The Silicon Valley boom has been a bust for the state's political leadership.
None of the top 10 corporate or PAC donors in last year's elections were from high tech, and of the top 20 individual donors, only two--NetFlix CEO Reed Hastings and venture capitalist John Doerr--boast Silicon Valley pedigrees. Giants such as Sun Microsystems and Yahoo spent zilch on state political campaigns last year. The collective contributions made by three other high-tech companies--Apple, Netscape and Oracle--totaled $23,500, and that included individual contributions made by their CEOs.

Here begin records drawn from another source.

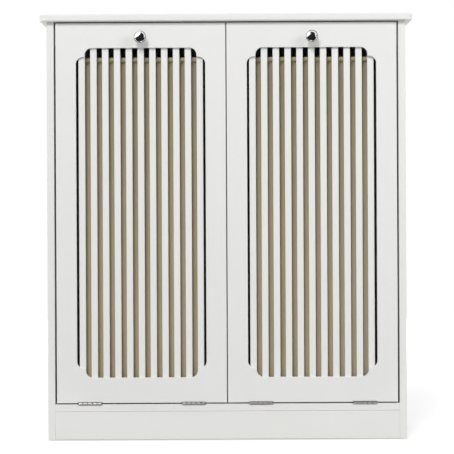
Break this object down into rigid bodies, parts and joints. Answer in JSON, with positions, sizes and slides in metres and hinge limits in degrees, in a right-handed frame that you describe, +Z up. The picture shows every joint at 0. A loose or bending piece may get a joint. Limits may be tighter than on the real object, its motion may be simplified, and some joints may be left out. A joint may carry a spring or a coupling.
{
  "type": "laundry cabinet",
  "caption": "White laundry cabinet with side-by-side tilt-out doors, slatted grilles, chrome knobs and a khaki fabric bag hung on rods behind each door.",
  "frame": {"origin": "on the floor, under the middle of the cabinet's overall box at rest", "axes": "+X to the viewer's right, +Y from the doors to the back panels, +Z up"},
  "size_m": [0.786, 0.363, 0.9],
  "materials": {
    "white_board": "15 mm fibreboard with a smooth satin white coating",
    "back_board": "3 mm hardboard, white on the faces",
    "khaki_cloth": "plain-woven khaki cloth with a sewn hem",
    "chrome": "polished chrome",
    "zinc_steel": "bright zinc plated steel",
    "black_steel": "black powder coat",
    "beech": "fluted beech dowel",
    "glide_plastic": "dark moulded plastic",
    "bumper_rubber": "soft translucent bumper"
  },
  "bodies": {
    "carcass": {"top_panel": "white_board", "side_panel_left": "white_board", "side_panel_right": "white_board", "divider_panel": "white_board", "bottom_panel": "white_board", "plinth_front": "white_board", "plinth_rear": "white_board", "top_rail_left": "white_board", "top_rail_right": "white_board", "back_panel_left": "back_board", "back_panel_right": "back_board", "floor_glides": "glide_plastic", "cam_locks": "zinc_steel", "cam_bolts": "zinc_steel", "wood_dowels": "beech", "hinge_cabinet_leaves": "zinc_steel", "hinge_pins": "zinc_steel", "hinge_cabinet_screws": "zinc_steel", "catch_magnets": "zinc_steel", "stay_studs": "zinc_steel"},
    "door_left": {"door_frame_left": "white_board", "door_grille_left": "white_board", "grille_screws_left": "zinc_steel", "knob_left": "chrome", "knob_screw_left": "zinc_steel", "hinge_door_leaves_left": "zinc_steel", "hinge_door_screws_left": "zinc_steel", "catch_strike_left": "zinc_steel", "catch_screw_left": "zinc_steel", "door_bumpers_left": "bumper_rubber", "stay_arm_left": "zinc_steel", "stay_screws_left": "zinc_steel", "bag_arms_left": "white_board", "arm_brackets_left": "zinc_steel", "bracket_screws_left": "zinc_steel"},
    "bag_left": {"bag_left": "khaki_cloth", "bag_rods_left": "black_steel"},
    "door_right": {"door_frame_right": "white_board", "door_grille_right": "white_board", "grille_screws_right": "zinc_steel", "knob_right": "chrome", "knob_screw_right": "zinc_steel", "hinge_door_leaves_right": "zinc_steel", "hinge_door_screws_right": "zinc_steel", "catch_strike_right": "zinc_steel", "catch_screw_right": "zinc_steel", "door_bumpers_right": "bumper_rubber", "stay_arm_right": "zinc_steel", "stay_screws_right": "zinc_steel", "bag_arms_right": "white_board", "arm_brackets_right": "zinc_steel", "bracket_screws_right": "zinc_steel"},
    "bag_right": {"bag_right": "khaki_cloth", "bag_rods_right": "black_steel"}
  },
  "joints": [
    {"name": "door_left_tilt", "type": "hinge", "parent": "carcass", "child": "door_left", "pos_m": [-0.18065, -0.157, 0.0784], "axis": [1, 0, 0], "range_deg": [0, 38]},
    {"name": "bag_left_lift", "type": "slide", "parent": "door_left", "child": "bag_left", "axis": [0, 0, 1], "range_m": [0, 0.012]},
    {"name": "door_right_tilt", "type": "hinge", "parent": "carcass", "child": "door_right", "pos_m": [0.18065, -0.157, 0.0784], "axis": [1, 0, 0], "range_deg": [0, 38]},
    {"name": "bag_right_lift", "type": "slide", "parent": "door_right", "child": "bag_right", "axis": [0, 0, 1], "range_m": [0, 0.012]}
  ]
}
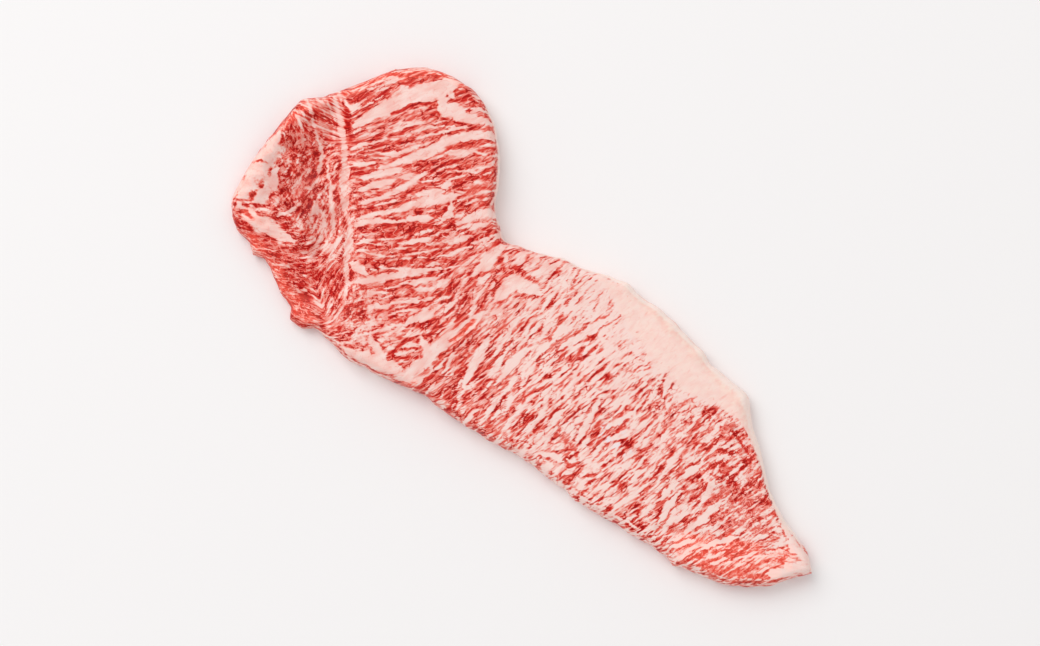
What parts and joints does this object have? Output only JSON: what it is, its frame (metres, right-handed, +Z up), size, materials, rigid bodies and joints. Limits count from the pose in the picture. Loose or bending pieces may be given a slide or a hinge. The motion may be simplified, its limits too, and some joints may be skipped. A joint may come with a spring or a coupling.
{
  "type": "raw sirloin steak",
  "caption": "Raw, heavily marbled sirloin steak lying flat: a broad head muscle with a side flap, a fat band across the neck and a long tapering tail with a fat cap.",
  "frame": {"origin": "middle of the bounding box on the plane that the steak rests on", "axes": "+X from the side flap towards the tail end, +Y from the tail towards the head muscle, +Z up out of the cut face that shows"},
  "size_m": [0.2212, 0.1984, 0.0136],
  "materials": {
    "meat": "moist raw beef, pale pink fat islands between thin red lean ribbons, cream fat cap"
  },
  "bodies": {
    "root": {"steak": "meat"}
  },
  "joints": []
}
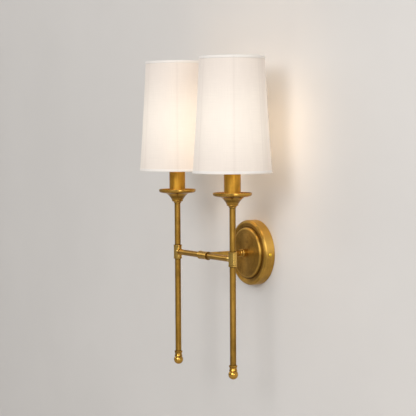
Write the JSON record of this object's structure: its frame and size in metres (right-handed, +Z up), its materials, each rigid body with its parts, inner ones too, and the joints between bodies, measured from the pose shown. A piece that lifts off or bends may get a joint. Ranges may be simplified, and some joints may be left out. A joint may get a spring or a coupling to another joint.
{
  "type": "double arm wall sconce",
  "caption": "Wall sconce with a round backplate, a crossbar on a short stem and upright candle columns with drip pans, finials and tapered fabric shades.",
  "frame": {"origin": "centre of the backplate on the wall plane, which is the centre of the wall screw slots", "axes": "+Z up, +Y into the wall, +X right along the wall; the columns stand at -Y"},
  "size_m": [0.3274, 0.1827, 0.564],
  "materials": {
    "antique_brass": "aged and brushed, lacquered",
    "bright_brass": "polished",
    "zinc_steel": "zinc plated",
    "earth_green": "green earth screw",
    "terminal_plastic": "natural nylon",
    "holder_plastic": "moulded, ivory",
    "lamp_metal": "threaded cap",
    "lamp_glass": "frosted",
    "filament": "light strips",
    "shade_fabric": "off-white linen on a translucent lining",
    "shade_tape": "off-white edge tape",
    "frame_wire": "white coated wire",
    "wire_insulation": "insulated flex"
  },
  "bodies": {
    "sconce": {"backplate": "antique_brass", "wall_bracket": "zinc_steel", "backplate_side_screws": "bright_brass", "earth_screw": "earth_green", "terminal_block": "terminal_plastic", "terminal_screws": "zinc_steel", "stem_boss": "antique_brass", "stem_tube": "antique_brass", "hub": "antique_brass", "stem_washer": "zinc_steel", "stem_nut": "zinc_steel", "arm_left": "antique_brass", "arm_right": "antique_brass", "tee_left": "antique_brass", "tee_right": "antique_brass", "upper_tube_left": "antique_brass", "upper_tube_right": "antique_brass", "lower_rod_left": "antique_brass", "lower_rod_right": "antique_brass", "finial_left": "antique_brass", "finial_right": "antique_brass", "cup_bell_left": "antique_brass", "cup_bell_right": "antique_brass", "drip_pan_left": "antique_brass", "drip_pan_right": "antique_brass", "candle_sleeve_left": "antique_brass", "candle_sleeve_right": "antique_brass", "pan_nut_left": "bright_brass", "pan_nut_right": "bright_brass", "lampholder_cap_left": "holder_plastic", "lampholder_cap_right": "holder_plastic", "lampholder_skirt_left": "holder_plastic", "lampholder_skirt_right": "holder_plastic", "lampholder_contacts_left": "bright_brass", "lampholder_contacts_right": "bright_brass", "wire_left": "wire_insulation", "wire_right": "wire_insulation"},
    "shade_left": {"shade_left": "shade_fabric", "shade_tape_left": "shade_tape", "shade_bottom_ring_left": "frame_wire", "shade_top_ring_left": "frame_wire", "shade_ribs_left": "frame_wire", "shade_fitter_left": "frame_wire"},
    "lock_ring_left": {"shade_lock_ring_left": "holder_plastic"},
    "lamp_left": {"lamp_cap_left": "lamp_metal", "lamp_glass_left": "lamp_glass", "lamp_filament_left": "filament"},
    "shade_right": {"shade_right": "shade_fabric", "shade_tape_right": "shade_tape", "shade_bottom_ring_right": "frame_wire", "shade_top_ring_right": "frame_wire", "shade_ribs_right": "frame_wire", "shade_fitter_right": "frame_wire"},
    "lock_ring_right": {"shade_lock_ring_right": "holder_plastic"},
    "lamp_right": {"lamp_cap_right": "lamp_metal", "lamp_glass_right": "lamp_glass", "lamp_filament_right": "filament"}
  },
  "joints": [
    {"name": "shade_left_turn", "type": "hinge", "parent": "sconce", "child": "shade_left", "pos_m": [-0.094, -0.113, 0.162], "axis": [0, 0, 1], "continuous": true},
    {"name": "lock_ring_left_turn", "type": "hinge", "parent": "sconce", "child": "lock_ring_left", "pos_m": [-0.094, -0.113, 0.1675], "axis": [0, 0, 1], "continuous": true},
    {"name": "lamp_left_turn", "type": "hinge", "parent": "sconce", "child": "lamp_left", "pos_m": [-0.094, -0.113, 0.164], "axis": [0, 0, 1], "continuous": true},
    {"name": "shade_right_turn", "type": "hinge", "parent": "sconce", "child": "shade_right", "pos_m": [0.094, -0.113, 0.162], "axis": [0, 0, 1], "continuous": true},
    {"name": "lock_ring_right_turn", "type": "hinge", "parent": "sconce", "child": "lock_ring_right", "pos_m": [0.094, -0.113, 0.1675], "axis": [0, 0, 1], "continuous": true},
    {"name": "lamp_right_turn", "type": "hinge", "parent": "sconce", "child": "lamp_right", "pos_m": [0.094, -0.113, 0.164], "axis": [0, 0, 1], "continuous": true}
  ]
}
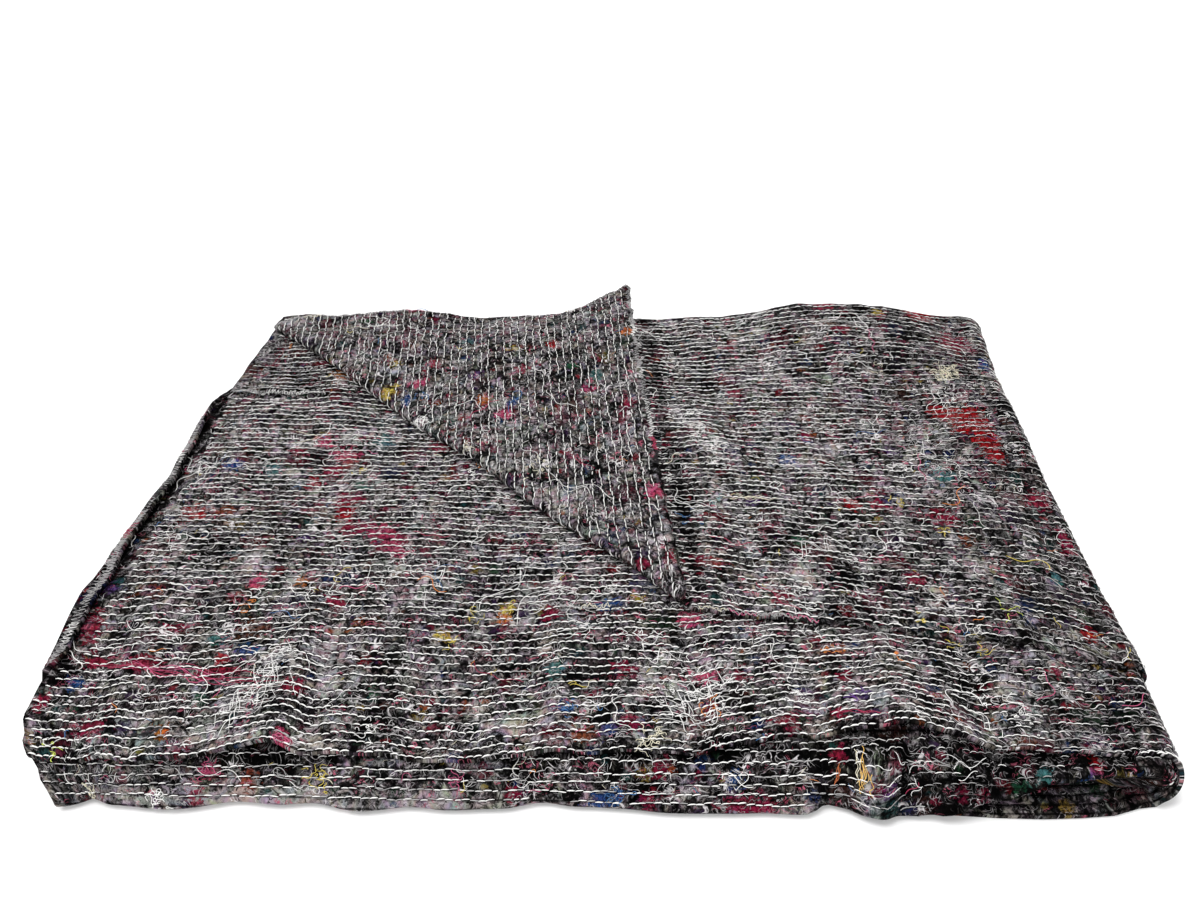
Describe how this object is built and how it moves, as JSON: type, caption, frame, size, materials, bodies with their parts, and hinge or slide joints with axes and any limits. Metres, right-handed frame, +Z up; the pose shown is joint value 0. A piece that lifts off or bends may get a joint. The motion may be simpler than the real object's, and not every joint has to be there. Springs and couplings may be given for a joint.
{
  "type": "folded moving blanket",
  "caption": "Recycled-felt moving blanket with white stitch rows, folded flat into a layered rectangle, its front left top corner turned back diagonally over the stack",
  "frame": {"origin": "centre of the folded stack's bounding box, on the surface that it lies on", "axes": "+Z up from the surface; +X to the right along the stitch rows, towards the book fold; +Y from the open front edges to the folds at the back"},
  "size_m": [0.7719, 0.569, 0.0609],
  "materials": {
    "felt": "matte mottled dark grey recycled felt with light grey, black and coloured flecks and white stitch rows"
  },
  "bodies": {
    "root": {"blanket": "felt"}
  },
  "joints": []
}
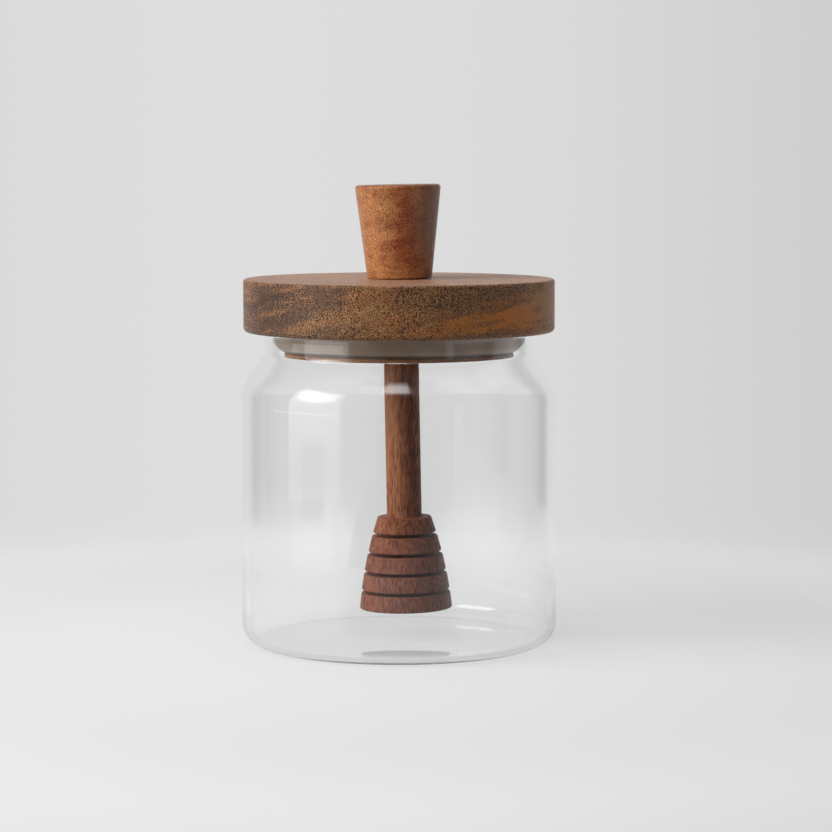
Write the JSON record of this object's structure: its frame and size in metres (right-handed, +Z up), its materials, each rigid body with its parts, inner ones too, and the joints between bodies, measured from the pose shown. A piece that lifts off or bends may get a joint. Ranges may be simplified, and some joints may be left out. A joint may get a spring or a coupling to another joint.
{
  "type": "honey jar",
  "caption": "Clear glass jar with a thick wooden lid, silicone seal, tapered knob and a ringed wooden honey dipper hanging inside it.",
  "frame": {"origin": "centre of the jar's flat foot, on the surface it stands on", "axes": "+Z up the jar's axis to the knob; +X to the right seen from the front, the way the dipper's foot leans; -Y to the front"},
  "size_m": [0.1, 0.1, 0.1462],
  "materials": {
    "clear_glass": "clear colourless blown glass, polished",
    "lid_wood": "oiled acacia, brown with darker and golden bands, satin",
    "silicone": "translucent grey-brown silicone, satin",
    "knob_wood": "oiled acacia, golden brown, satin",
    "dipper_wood": "plain reddish brown hardwood, matt"
  },
  "bodies": {
    "root": {"jar": "clear_glass", "lid": "lid_wood", "seal": "silicone", "knob": "knob_wood", "dipper": "dipper_wood"}
  },
  "joints": []
}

Perhaps most telling were the donor lists for the major-party gubernatorial nominees, Democrat Gray Davis and Republican Dan Lungren. Among givers of $10,000 or more during the general-election campaign, only about a dozen or so individuals and companies on each side had Silicon Valley addresses, and some of these were insurance or finance companies. Most of what did go to the top of the ticket went in the "wrong" (i.e. losing) direction. The one high-tech giant that did bet right was Microsoft, which gave $10,000 to Davis, and it's based in Redmond, Wash.
There are exceptions to this trend. Local legislators like San Jose Republican Assemblyman Jim Cunneen and San Mateo Democrat Ted Lempert received contributions from some largely politically indifferent companies. More established companies like Intel, Advanced Micro Devices and Hewlett-Packard are more politically engaged, but their donations pale in comparison to the hundreds of thousands of dollars given to state and local races by the likes of the Irvine Co., Archer Daniels Midland or Chevron.
So where does California's high-tech political money flow?
East to Washington.
Most companies large enough to have public-affairs departments tend not to think of themselves as California companies but rather as global megaliths for which Silicon Valley is merely a street address. The issues that affect their bottom lines involve international trade, intellectual-property rights and federal tax policy.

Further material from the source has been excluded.